Even where a passable road connects a village with the outside, Zaire's inflation and shortage of foreign currency for imports can isolate people in another way. In one such village, radio news has been cut back. A pile of old radios lies on the dirt floor of the hut of a local repairman. Batteries and replacement parts have become so scarce people can't afford to maintain them.

Though many African economies are stagnating or declining slightly, large areas of Zaire are markedly undeveloped.

``Of the [African] countries without war in the last decade, I doubt if you'd find any place that has dropped as fast [as Zaire],'' says a Western diplomat here. ``My feeling is, it [the economic decline] is 90 percent man-made.''

In Monitor interviews, diplomats, Zairians of various professions, and other experts on this country blamed its economic decline primarily on President Mobutu Sese Seko. Mr. Mobuto has been called one of the strongest - and richest - dictators in Africa.

These sources say Mobutu apparently lacks commitment to development, and they cite widespread reports that the president is enriching himself with state revenues at the expense of economic progress. Some analysts go even further, linking a lack of democracy and accountability, here and in many parts of Africa, to a lack of economic development.

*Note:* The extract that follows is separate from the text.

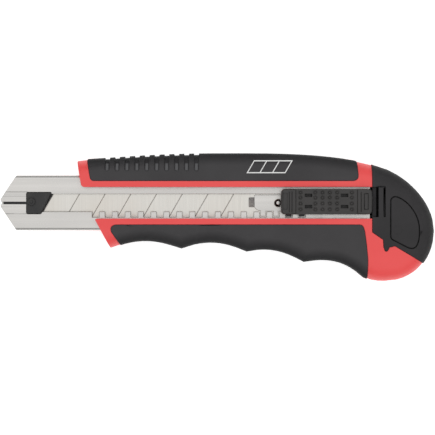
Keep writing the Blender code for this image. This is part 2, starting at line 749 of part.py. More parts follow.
def build_carrier():
    """The steel plate under the lips, with its nose, pin hole and four upright tabs."""
    high = CARRIER_Z + CARRIER_SHEET
    wide = CHANNEL_INNER_HALF - CARRIER_SIDE_ROOM
    narrow = WINDOW_HALF - 0.3 * MM
    front = SLIDER_FRONT_X - CARRIER_REACH
    wing_x = SLIDER_FRONT_X + 3.0 * MM
    rear = SLIDER_REAR_X - 2.0 * MM
    outline = rounded([
        (front, narrow), (wing_x, narrow), (wing_x + 2 * MM, wide), (rear, wide), (rear, -wide),
        (wing_x + 2 * MM, -wide), (wing_x, -narrow), (front + 2.9 * MM, -narrow),
        (front + 0.3 * MM, -narrow + 1.8 * MM)],
        (0.4 * MM, 0, 0.6 * MM, 0.8 * MM, 0.8 * MM, 0.6 * MM, 0, 1.4 * MM, 0.6 * MM), 3)
    carrier = prism("slider_carrier", outline, CARRIER_Z, high)
    nose = box("carrier_nose", (front - CARRIER_NOSE, -1.8 * MM, CARRIER_Z),
               (front + 1 * MM, 2.2 * MM, CARRIER_Z + CARRIER_SHEET / 2))
    tab_top = HANDLE_THICKNESS + SLIDER_PROUD - TAB_DROP
    tabs = [box("carrier_tab", (x - TAB_LENGTH / 2, y - TAB_SHEET / 2, CARRIER_Z + 0.1 * MM),
                (x + TAB_LENGTH / 2, y + TAB_SHEET / 2, tab_top)) for x, y in tab_places()]
    tooth_low = -WINDOW_HALF - NOTCH_DEPTH + 0.4 * MM
    teeth = [box("carrier_tooth", (ratchet_tooth_x(number) - TOOTH_HALF, tooth_low, CARRIER_Z),
                 (ratchet_tooth_x(number) + TOOTH_HALF, 0.5 * MM - narrow, high))
             for number in (-2, -1)]
    join(carrier, nose, one_cutter(tabs), one_cutter(teeth))
    cut(carrier, disc("pin_hole", PIN_X, 0, PIN_HOLE_RADIUS, 0, high + 1 * MM))
    return finish(carrier, LOOKS["steel"], SLIDER_AXIS)


def build_drive_pin():
    """The stepped pin that couples the carrier to the hole in the blade's tail."""
    foot = TAIL_HOLE_RADIUS - GAP
    low = BLADE_Z + 0.05 * MM
    shoulder = BLADE_Z + BLADE_THICKNESS
    waist_top = CARRIER_Z + CARRIER_SHEET
    profile = [(0, LIP_TOP - 0.2 * MM), (PIN_NUB_RADIUS, LIP_TOP - 0.2 * MM),
               (PIN_NUB_RADIUS, waist_top), (PIN_WAIST_RADIUS, waist_top),
               (PIN_WAIST_RADIUS, shoulder), (foot, shoulder), (foot, low), (0, low)]
    return finish(turned("drive_pin", profile, PIN_X, 0, 24), LOOKS["spring"], SLIDER_AXIS)


def ratchet_tooth_x(number):
    """The ratchet's teeth stand in the first notches that the slider covers."""
    first = math.ceil((SLIDER_FRONT_X + 2.0 * MM - FIRST_NOTCH_X) / NOTCH_PITCH)
    return FIRST_NOTCH_X + (first + number) * NOTCH_PITCH


def ratchet_inner_y():
    return -WINDOW_HALF + 0.1 * MM


def build_ratchet():
    """A leaf in the slider's side bay whose teeth drop into the notches."""
    low = SLIDER_Z + 0.05 * MM
    high = SLIDER_Z + RATCHET_SHEET
    inner = ratchet_inner_y()
    half = NOTCH_WIDTH / 2 - 0.25 * MM
    leaf = box("ratchet_spring", (ratchet_tooth_x(0) - half, inner - RATCHET_STRIP, low),
               (ratchet_tooth_x(RATCHET_TEETH - 1) + RATCHET_TAIL, inner, high))
    teeth = [box("ratchet_tooth",
                 (ratchet_tooth_x(number) - half, -WINDOW_HALF - NOTCH_DEPTH + GAP, LIP_Z + 0.1 * MM),
                 (ratchet_tooth_x(number) + half, inner - 0.1 * MM, high - 0.05 * MM))
             for number in range(RATCHET_TEETH)]
    join(leaf, one_cutter(teeth))
    return finish(leaf, LOOKS["plastic"], SLIDER_AXIS)


# ---------------------------------------------------------------- handle

def screw_stations():
    return (FRONT_SCREW_X, SEAM_X - REAR_SCREW_INSET)


def handle_slab(name, margin):
    """A rounded slab, its surface a margin inside the outermost one, too long at the front."""
    outline = inset(handle_outline(), margin)
    slab = prism(name, outline, margin, HANDLE_THICKNESS - margin)
    return round_rims(slab, EDGE_ROUND - margin, 4)


def handle_blank(name, margin):
    """The slab with its slanted front end cut."""
    return keep(handle_slab(name, margin),
                prism(name + "_front", front_end(), -5 * MM, HANDLE_THICKNESS + 5 * MM))


def grip_space(name, region):
    """The room that a grip takes from the moulded body, with a seam gap all round."""
    space = prism(name, inset(region, -SEAM_GAP), -5 * MM, HANDLE_THICKNESS + 5 * MM)
    return cut(space, handle_slab(name + "_core", SKIN + SEAM_GAP))


def channel_space():
    """The pocket for the channel and the slot that its lips and slider look out of."""
    outline = [(-POCKET_HALF, BACK_WALL), (POCKET_HALF, BACK_WALL), (POCKET_HALF, POCKET_TOP),
               (SLOT_HALF, POCKET_TOP), (SLOT_HALF, HANDLE_THICKNESS + 5 * MM),
               (-SLOT_HALF, HANDLE_THICKNESS + 5 * MM), (-SLOT_HALF, POCKET_TOP),
               (-POCKET_HALF, POCKET_TOP)]
    return prism("channel_space", outline, 0, SEAM_X + 1 * MM, "X")


def screw_space():
    """Countersunk rooms for the channel screws."""
    head = SCREW_HEAD_RADIUS + GAP
    shank = SCREW_SHANK_RADIUS + GAP
    floor = SCREW_RECESS + SCREW_HEAD_HEIGHT + GAP
    return [disc("screw_head_room", x, 0, head, -1 * MM, floor) for x in screw_stations()] + [
        disc("screw_shank_room", x, 0, shank, -1 * MM, BACK_WALL + 1 * MM) for x in screw_stations()]


def tongue_box(name, room):
    """The flat tongue of the rear cap, or the room for it in the back wall."""
    half = TONGUE_WIDTH / 2 + room
    return box(name, (SEAM_X - TONGUE_LENGTH - room, -half, TONGUE_LIFT - room),
               (SEAM_X + 1.5 * MM, half, TONGUE_LIFT + TONGUE_THICKNESS + room))


def key_box(name, room):
    """The second guide of the rear cap, below the channel."""
    top = -POCKET_HALF - 2.2 * MM + room
    low = HANDLE_THICKNESS / 2 - KEY_HEIGHT / 2
    return box(name, (SEAM_X - KEY_LENGTH - room, top - KEY_WIDTH - 2 * room, low - room),
               (SEAM_X + 6 * MM, top, low + KEY_HEIGHT + room))


def build_handle_body():
    """The red moulding: back wall and two rails round the channel, with a core in each grip."""
    body = handle_blank("handle_body", RED_INSET)
    cap_room = prism("cap_room", inset(cap_region(), -SEAM_GAP), -5 * MM, HANDLE_THICKNESS + 5 * MM)
    cut(body, grip_space("upper_grip_room", upper_grip_region()),
        grip_space("lower_grip_room", lower_grip_region()), cap_room, channel_space(),
        *screw_space(), tongue_box("tongue_room", SEAM_GAP), key_box("key_room", SEAM_GAP))
    return finish(body, LOOKS["red"])


def rib_cutters():
    """Grooves that cross the spine of the thumb rest and run down both faces."""
    low = upper(1.4)
    ribs = one_cutter([
        box("rib", (x - RIB_WIDTH / 2, low, -1 * MM), (x + RIB_WIDTH / 2, SPINE_Y + 2 * MM,
                                                       HANDLE_THICKNESS + 1 * MM))
        for x in (RIB_START_X + number * RIB_PITCH for number in range(RIB_COUNT))])
    return cut(ribs, handle_slab("rib_core", RIB_DEPTH))


def build_upper_grip():
    grip = handle_blank("upper_grip", 0)
    keep(grip, prism("upper_grip_region", upper_grip_region(), -5 * MM, HANDLE_THICKNESS + 5 * MM))
    cut(grip, handle_slab("upper_grip_core", SKIN), rib_cutters())
    return finish(grip, LOOKS["rubber"])


def build_lower_grip():
    grip = handle_blank("lower_grip", 0)
    keep(grip, prism("lower_grip_region", lower_grip_region(), -5 * MM, HANDLE_THICKNESS + 5 * MM))
    cut(grip, handle_slab("lower_grip_core", SKIN))
    return finish(grip, LOOKS["rubber"])


def build_screw(name, x):
    head_low = SCREW_RECESS
    head_high = head_low + SCREW_HEAD_HEIGHT
    profile = [(0, CHANNEL_Z + SHEET), (SCREW_SHANK_RADIUS, CHANNEL_Z + SHEET),
               (SCREW_SHANK_RADIUS, head_high), (SCREW_HEAD_RADIUS, head_high),
               (SCREW_HEAD_RADIUS, head_low + 0.4 * MM), (SCREW_HEAD_RADIUS - 0.4 * MM, head_low),
               (0, head_low)]
    screw = turned(name, profile, x, 0, 24)
    width = DRIVE_WIDTH / 2
    reach = DRIVE_REACH / 2
    for suffix, across, along in (("long", reach, width), ("cross", width, reach)):
        cut(screw, box(name + "_drive_" + suffix, (x - across, -along, 0),
                       (x + across, along, head_low + DRIVE_DEPTH)))
    return finish(screw, LOOKS["spring"])


# ---------------------------------------------------------------- rear cap

def build_cap():
    """The black cap that closes the butt and holds the channel in."""
    cap = handle_blank("rear_cap", 0)
    keep(cap, prism("cap_region", inset(cap_region(), SEAM_GAP), -5 * MM, HANDLE_THICKNESS + 5 * MM))
    tongue = tongue_box("cap_tongue", -SEAM_GAP)
    key = key_box("cap_key", -SEAM_GAP)
    join(cap, tongue, key)
    cavity_half = CHANNEL_INNER_HALF
    cavity = box("cap_cavity", (SEAM_X - 1 * MM, -cavity_half, CAP_FLOOR),
                 (SEAM_X + CAVITY_LENGTH, cavity_half, CAP_FLOOR + CAVITY_HEIGHT))
    keep(cavity, handle_slab("cap_wall", CAP_WALL))
    face = HANDLE_THICKNESS + 1 * MM
    floor = HANDLE_THICKNESS - CATCH_DEPTH
    bar_start = SEAM_X + CATCH_GAP
    shelf = box("slot_end", (SEAM_X - 1 * MM, CATCH_LOW_Y, HANDLE_THICKNESS - CATCH_SHELF_DEPTH),
                (bar_start, SLOT_HALF, face))
    slot = box("catch_slot", (bar_start - CATCH_SLOT, CATCH_LOW_Y, floor),
               (bar_start, SLOT_HALF, face))
    bar_end = bar_start + CATCH_BAR
    groove = box("catch_groove", (bar_end, CATCH_LOW_Y, HANDLE_THICKNESS - CATCH_GROOVE_DEPTH),
                 (bar_end + CATCH_GROOVE, SLOT_HALF, face))
    pad_bed = prism("pad_bed", inset(pad_outline(), -SEAM_GAP),
                    HANDLE_THICKNESS - PAD_DEPTH - GAP, face)
    arm_room = prism("arm_room", inset(snap_arm_outline(), -2 * SEAM_GAP), -5 * MM, face)
    cut(cap, cavity, shelf, slot, groove, pad_bed, arm_room)
    return finish(cap, LOOKS["cap"], CAP_AXIS)


def build_cap_pad():
    pad = prism("cap_thumb_pad", inset(pad_outline(), SEAM_GAP), HANDLE_THICKNESS - PAD_DEPTH,
                HANDLE_THICKNESS)
    return finish(pad, LOOKS["cap"], CAP_AXIS)


def build_snap_arm():
    arm = prism("cap_snap_arm", snap_arm_outline(), 2 * RED_INSET, HANDLE_THICKNESS - RED_INSET)
    return finish(arm, LOOKS["cap"], CAP_AXIS)


# ---------------------------------------------------------------- assembly

clear_scene()
PARTS = new_collection("snap_off_knife")
CUTTERS = new_collection("cutters")
LOOKS = {
    "red": material("red_plastic", RED, 0.42),
    "rubber": material("black_rubber", BLACK_RUBBER, 0.6),
    "cap": material("black_cap", BLACK_RUBBER, 0.45),
    "plastic": material("black_plastic", BLACK_PLASTIC, 0.3),
    "slider": material("black_slider", BLACK_PLASTIC, 0.4),
    "steel": material("channel_steel", STEEL, 0.3, 1.0),
    "blade": material("blade_steel", BLADE_STEEL, 0.25, 1.0),
    "spring": material("spring_steel", SPRING_STEEL, 0.35, 1.0),
}
MIDDLE_X = (SEAM_X + CAP_LENGTH) / 2
MIDDLE_Y = (SPINE_Y + BUTT_Y + RED_INSET) / 2
FRAME = new_empty("knife_frame", (-MIDDLE_X, -MIDDLE_Y, 0))
SLIDER_AXIS = new_empty("slider_axis", (PIN_X, 0, LIP_TOP), FRAME)
BLADE_AXIS = new_empty("blade_axis", (PIN_X, 0, BLADE_Z), FRAME)
CAP_AXIS = new_empty("cap_axis", (SEAM_X, 0, TONGUE_LIFT), FRAME)


def build_knife():
    build_handle_body()
    build_upper_grip()
    build_lower_grip()
    build_channel()
    build_nose_guide()
    build_blade_stop()
    build_magazine_spring()
    for name, x in zip(("channel_screw_front", "channel_screw_rear"), screw_stations()):
        build_screw(name, x)
    blade = blade_mesh()
    for number in range(SPARE_BLADES):
        add_blade(f"spare_blade_{SPARE_BLADES - number}", blade, MAGAZINE_Z + number * BLADE_STEP)
    add_blade("cutting_blade", blade, BLADE_Z, BLADE_AXIS)
    build_slider()
    build_carrier()
    build_drive_pin()
    build_ratchet()
    build_cap()
    build_cap_pad()
    build_snap_arm()


build_knife()
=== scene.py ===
"""Snap off knife with a steel blade channel and a red handle with black rubber grips."""
import math

import bmesh
import bpy
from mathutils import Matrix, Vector


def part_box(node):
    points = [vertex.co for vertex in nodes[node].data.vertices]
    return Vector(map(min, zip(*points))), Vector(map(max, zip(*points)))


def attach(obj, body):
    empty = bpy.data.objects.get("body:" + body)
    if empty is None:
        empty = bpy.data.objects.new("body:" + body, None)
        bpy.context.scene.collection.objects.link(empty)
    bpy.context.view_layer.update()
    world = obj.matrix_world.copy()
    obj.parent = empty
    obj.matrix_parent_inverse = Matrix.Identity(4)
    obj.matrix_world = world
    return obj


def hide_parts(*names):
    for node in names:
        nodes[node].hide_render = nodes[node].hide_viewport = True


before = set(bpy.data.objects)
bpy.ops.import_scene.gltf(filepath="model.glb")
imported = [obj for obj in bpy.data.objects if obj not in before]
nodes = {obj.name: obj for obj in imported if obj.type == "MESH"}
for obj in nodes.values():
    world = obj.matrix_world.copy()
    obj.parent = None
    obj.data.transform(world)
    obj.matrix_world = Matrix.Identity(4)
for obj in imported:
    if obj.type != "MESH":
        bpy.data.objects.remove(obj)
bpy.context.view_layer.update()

# ---- Studio --------------------------------------------------------------
# A pale glowing floor under the knife, a sky that is brightest overhead and two side lamps.
# The camera looks straight down on the knife through a long lens.

MM = 0.001
FRAME_WIDTH = 168.6 * MM
LENS = 200.0
SENSOR = 36.0
FACE_HEIGHT = 14.0 * MM
FRAME_CENTRE = (0.05 * MM, -0.15 * MM)
LAMP_SIZE = 0.8
SKY_STOPS = ((0.0, 0.08), (0.5, 0.36), (0.8, 0.93), (1.0, 0.97))
SKY_STRENGTH = 1.26
FLOOR_SIZE = 6.0
FLOOR_DROP = 0.1 * MM
FLOOR_GLOW = 0.62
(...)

``I don't think economic development or betterment in Africa, including Zaire, will be possible without accountability,'' says William Harrop, United States ambassador to Zaire and not among the diplomats previously quoted. ``You're not going to have development without democracy and choice.''

In Zaire, living conditions are even slipping backward in urban areas, where 40 percent of the people live. Families like that of Mayal Tshiabuila, who has a good-paying job by Zairian standards, are hurting. They are caught between stagnant wages and what some economists here describe as hyper-inflation (now 1,100 percent a year), spurred in part by government printing of money to cover deficits.

``We don't eat meat now,'' Mr. Tshiabuila says, in the TV-equipped living room of his three-bedroom home, where 11 family members stay. A few blocks away, a sports stadium is being constructed by the government, with foreign assistance.

``The adults don't have breakfast anymore,'' he adds.